Launch of John Barnie’s poetry collections, with Cinnamon Press

Last night a truly international audience of poetry lovers shared the experience of hearing John Barnie’s exceptional reading of poems from two of his collections published by Cinnamon Press. Cinnamon’s Jan Fortune introduced John and his poetry, and conducted the proceedings in her customary engaging and profound manner. It is a credit to her and to John that the reading was followed by a series of interesting and insightful questions and comments, which enlightened us further on John’s journey into poetry and language, his Welshness and many other interesting topics.
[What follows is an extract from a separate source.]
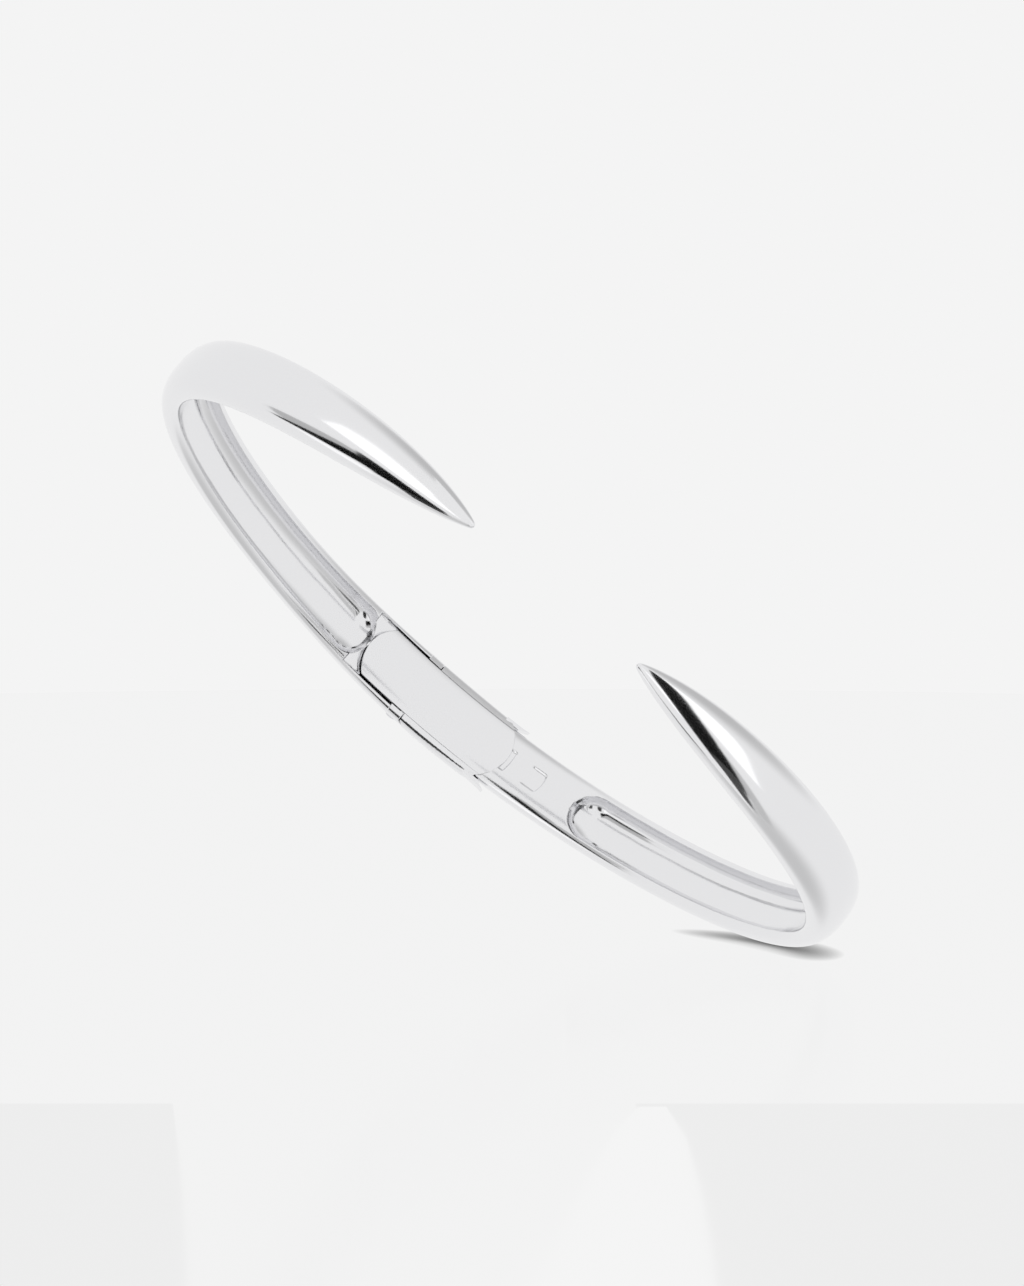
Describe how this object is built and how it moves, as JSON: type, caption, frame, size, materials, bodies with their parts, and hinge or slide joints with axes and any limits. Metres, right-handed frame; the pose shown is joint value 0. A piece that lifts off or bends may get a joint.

In Afterlives John responds to Welsh paintings in Peter Lord’s collection, with economical, often tongue-in-cheek and socially argute words, masterfully read. As a member of the audience has since commented, we were offered ‘…a kind of tridimensionality – the sitter’s, the artist’s and the poet’s, with his interpretation, in many cases, of the sitter’s possible thoughts.’

A Report to Alpha Centauri is dark, at time despairing and alway urgent, a vison of the slippery slope to humanity’s ultimate self destruction and the destruction of nature. John’s skill with, and love of, words from languages from different eras and places come across in the poems’ musical and rhythmic qualities, enhanced again by his extraordinary reading voice.

Both books, and all the volumes on Cinnamon’s exhaustive list can be purchased from cinnamonpress.com

Use the code AUTUMN20 to get a 20% discount on all books in any one basket.

Events

‘Proper’ summer is finally here and, while I’m reluctant to start thinking about autumn, I am inevitably and joyfully beginning to plan the first event of the ‘new term’. The first thing I did was to look back at all the in-words events from the very first one in January 2017, and I realised that over five years I hosted 49 readings, including a number of lectures by Graham Fawcett. 49! What shall I do for the 50th? I’m thinking that, although it would limit the numbers in the audience, I would really love to have an in-person event at the West Greenwich Library, like ‘in the old days’. And you never know, I may even be able to get to grips with ‘hybrid’…. Of course, it will depend of many factors, and as soon as I can, I shall post a date if not a full programme.

I love the new animation at the top of my homepage. Thanks to Paul Kley for creating it. The words on the flying page are not a quotation but a whole poem, a favourite of mine, by the Italian hermetic poet Giuseppe Ungaretti. It is impossible to translate, though countless attempts have been made. I am sure you can guess its meaning and I leave you to create your own ‘translation’ of it. Ungaretti fought in the trenches and those two lines represent a moment one morning – pared down to a sense of the absolute, maybe also of possibilities?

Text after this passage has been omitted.